> **Your task**
Repeat exactly the lines from the start of the entries below through the line containing "# bezel spun". Omit the rest.

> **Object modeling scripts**
+---+

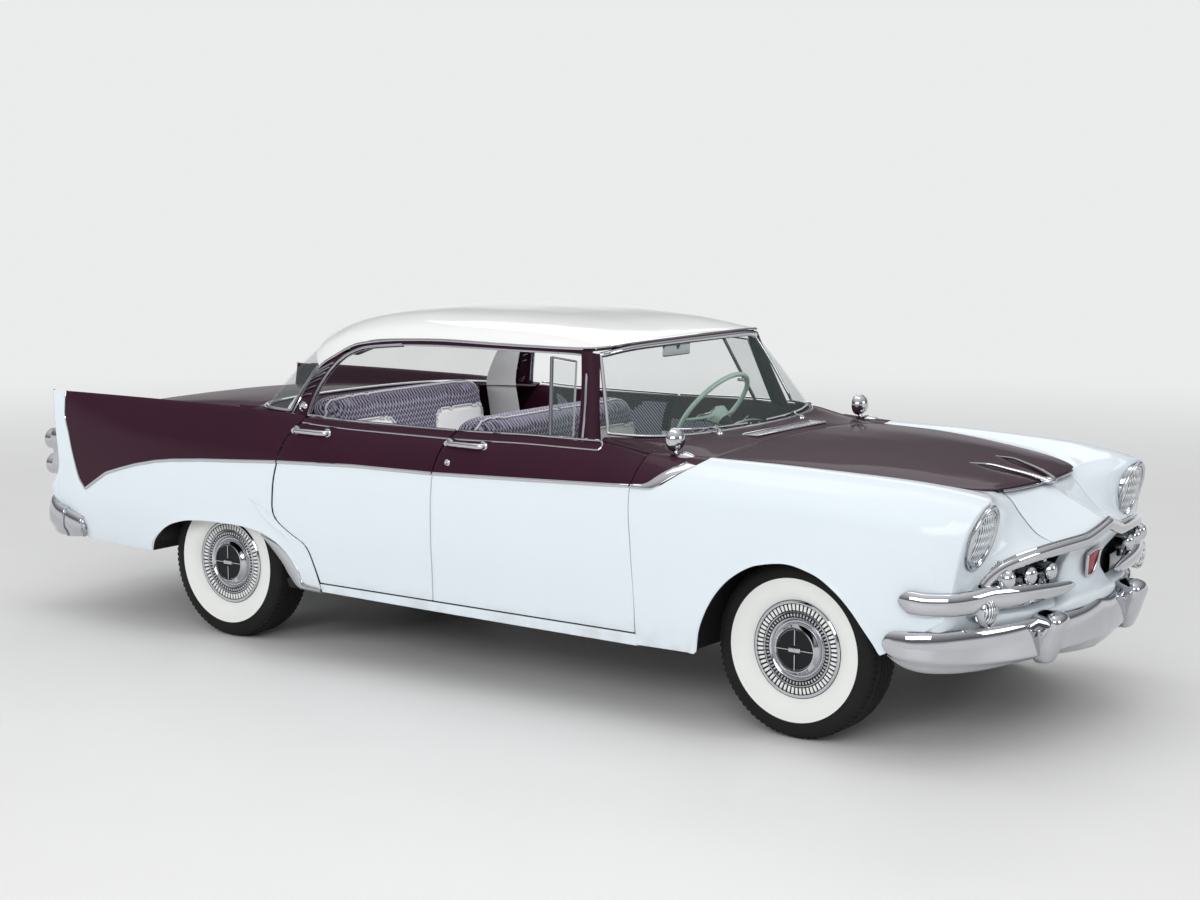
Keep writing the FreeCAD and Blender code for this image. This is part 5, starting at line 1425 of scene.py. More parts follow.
bright("rear_bumper_chrome", rear_parts, replaces=["rear_bumper"])
print("rear bumper width", round(rear_bumper.dimensions.y, 3))

# %% [markdown]
# ## Taillights
# Two round lamps stand one above the other in a chrome housing at the tail of each fin. A lamp is a
# bezel spun round its own axis, a red lens with pressed rings, and a bright inner ring.

# %% Taillights
HOUSING = (
    # height, half width, rearmost x
    (652, 12, -2474), (668, 34, -2508), (716, 46, -2526), (776, 40, -2516), (836, 47, -2532), (880, 38, -2522),
    (900, 12, -2480))
BEZEL = [(-50, 1), (-50, 36), (-20, 46), (6, 51), (18, 51), (23, 47), (20, 42), (8, 41), (8, 1)]
INNER_RING = [(8, 15), (8, 19), (38, 19), (40, 17), (38, 15)]
LENS = [(8, 1), (8, 41), (18, 40), (30, 32), (38, 20), (40, 8), (40, 1)]
for side_name, side in SIDES:
    ribs = []
    for z, half, back in HOUSING:
        hoop = ((-2430, half), (back + 30, half), (back + 6, 0.7 * half), (back, 0), (back + 6, -0.7 * half),
                (back + 30, -half), (-2430, -half))
        ribs.append([(x, 838 + dy, z) for x, dy in hoop])
    parts = [panel("housing", handed(side, ribbed(ribs)), 40, 24, (-1, 0, 0))]
    for x, z in ((-2528, 836), (-2524, 712)):
        lamp_at = (x, side * 838, z)
        parts.append(turned("bezel", BEZEL, lamp_at, axis="x", steps=48, side=-1))
        parts.append(turned("inner_ring", INNER_RING, lamp_at, axis="x", steps=32, side=-1))
        lens_piece = turned("lens", LENS, lamp_at, axis="x", steps=48, side=-1)
        dressed(lens_piece, "body", red_lens, "red_lens")
        lens_piece.name = f"taillight_lens_{side_name}_{z}"
    bright(f"taillight_chrome_{side_name}", parts, replaces=["taillights"] if side < 0 else ())

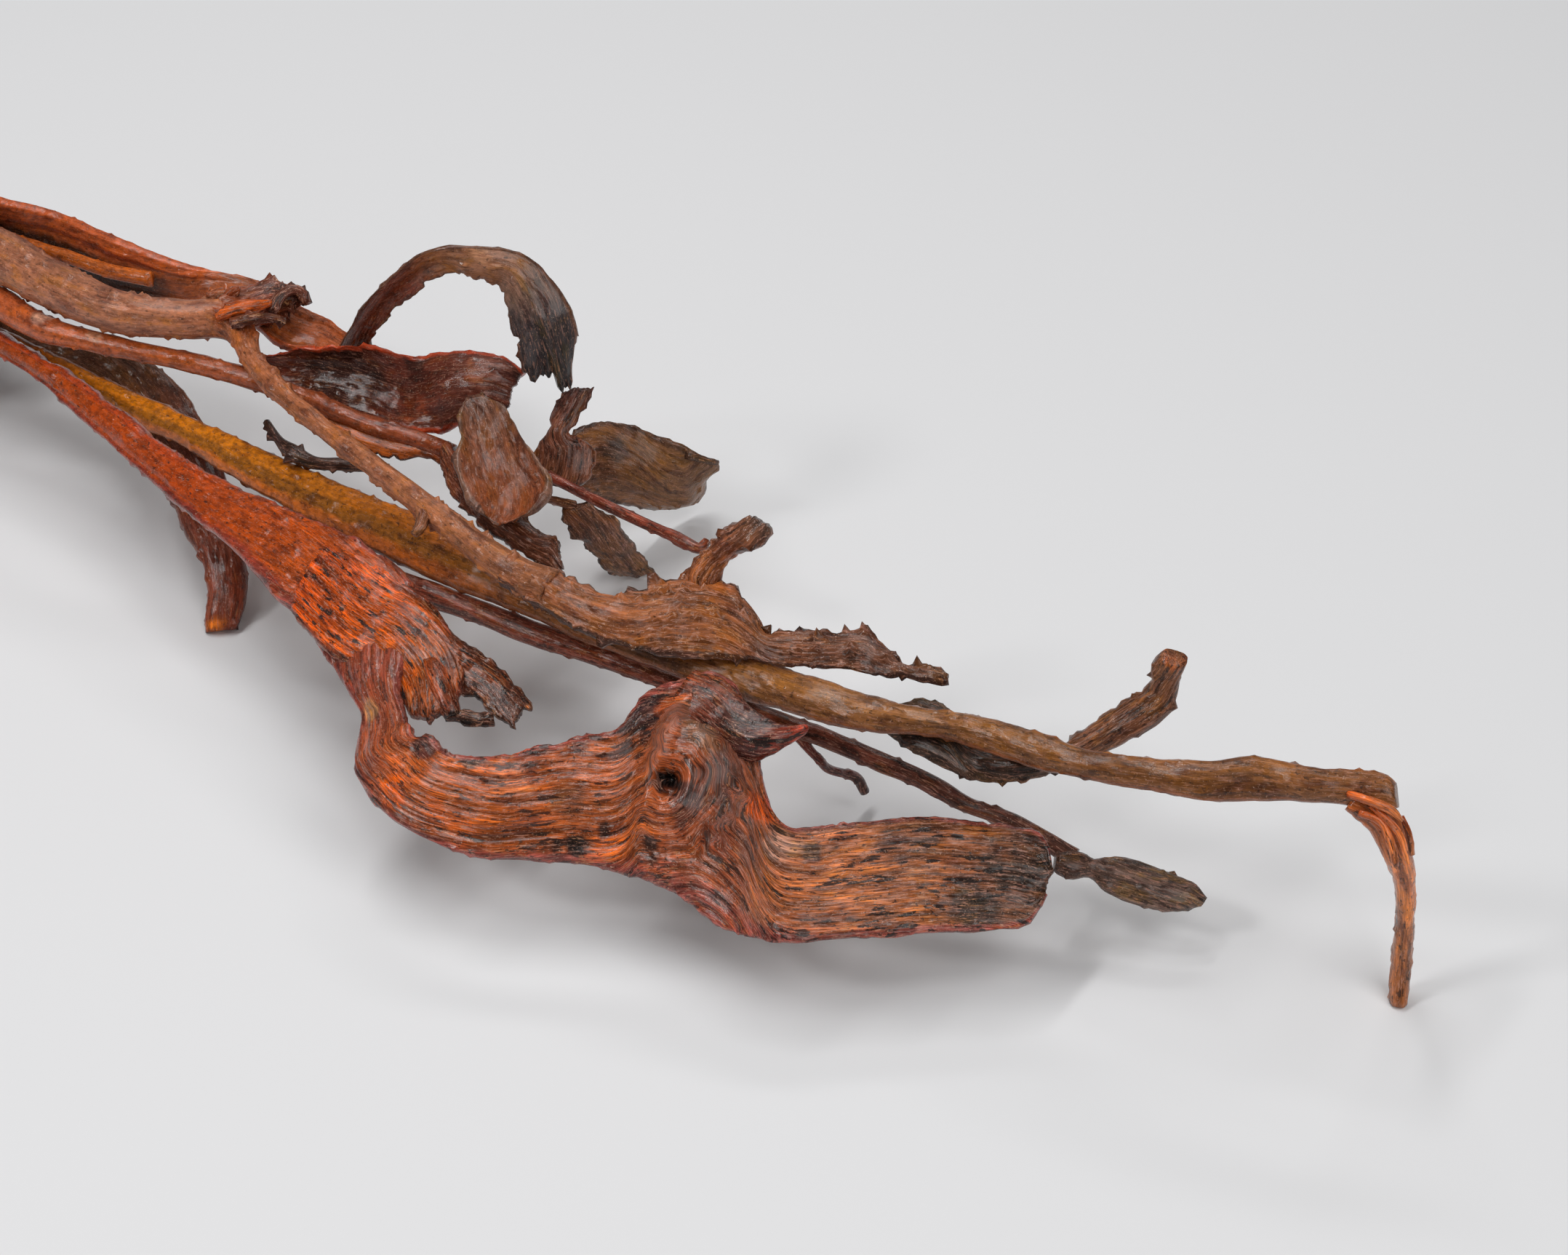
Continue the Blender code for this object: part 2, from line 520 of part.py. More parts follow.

+---+

> **Problem solution**
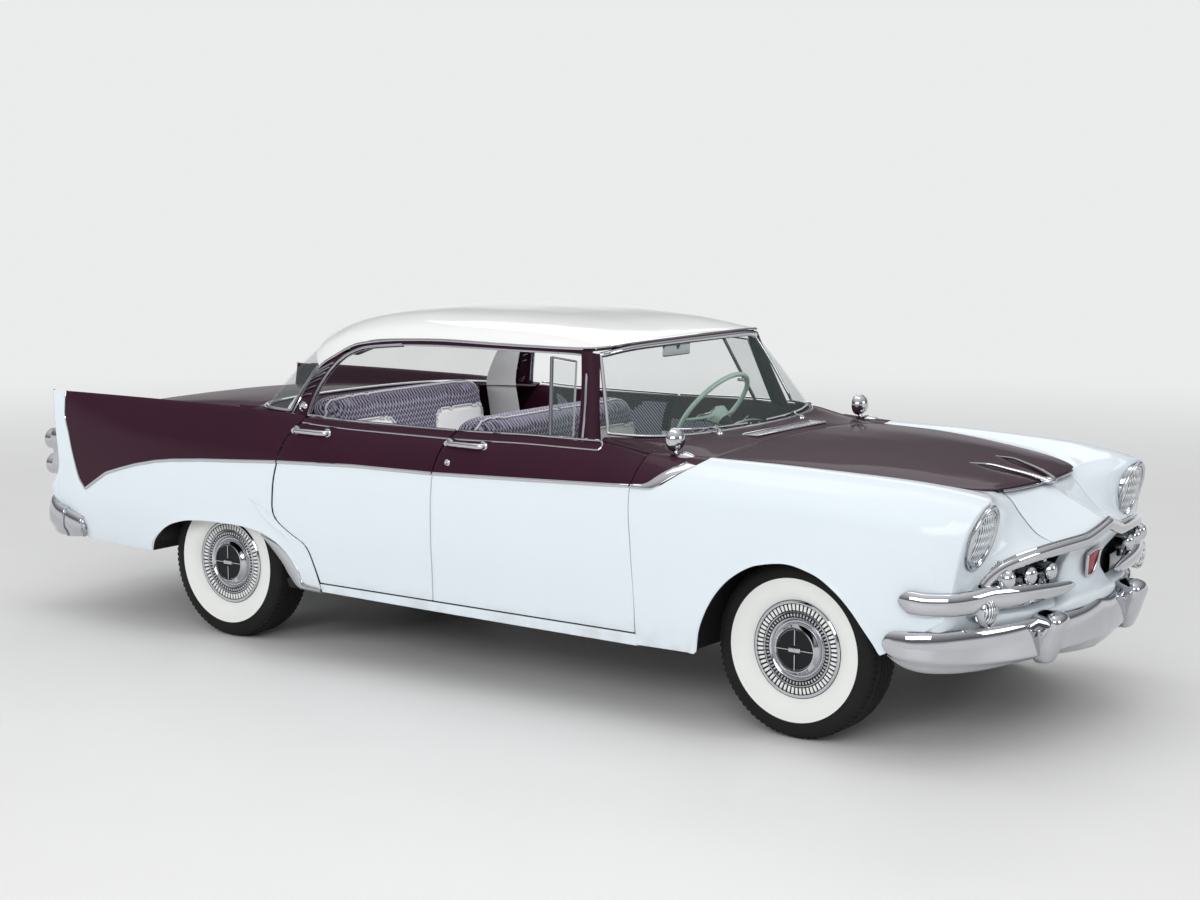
Keep writing the FreeCAD and Blender code for this image. This is part 5, starting at line 1425 of scene.py. More parts follow.
bright("rear_bumper_chrome", rear_parts, replaces=["rear_bumper"])
print("rear bumper width", round(rear_bumper.dimensions.y, 3))

# %% [markdown]
# ## Taillights
# Two round lamps stand one above the other in a chrome housing at the tail of each fin. A lamp is a
# bezel spun round its own axis, a red lens with pressed rings, and a bright inner ring.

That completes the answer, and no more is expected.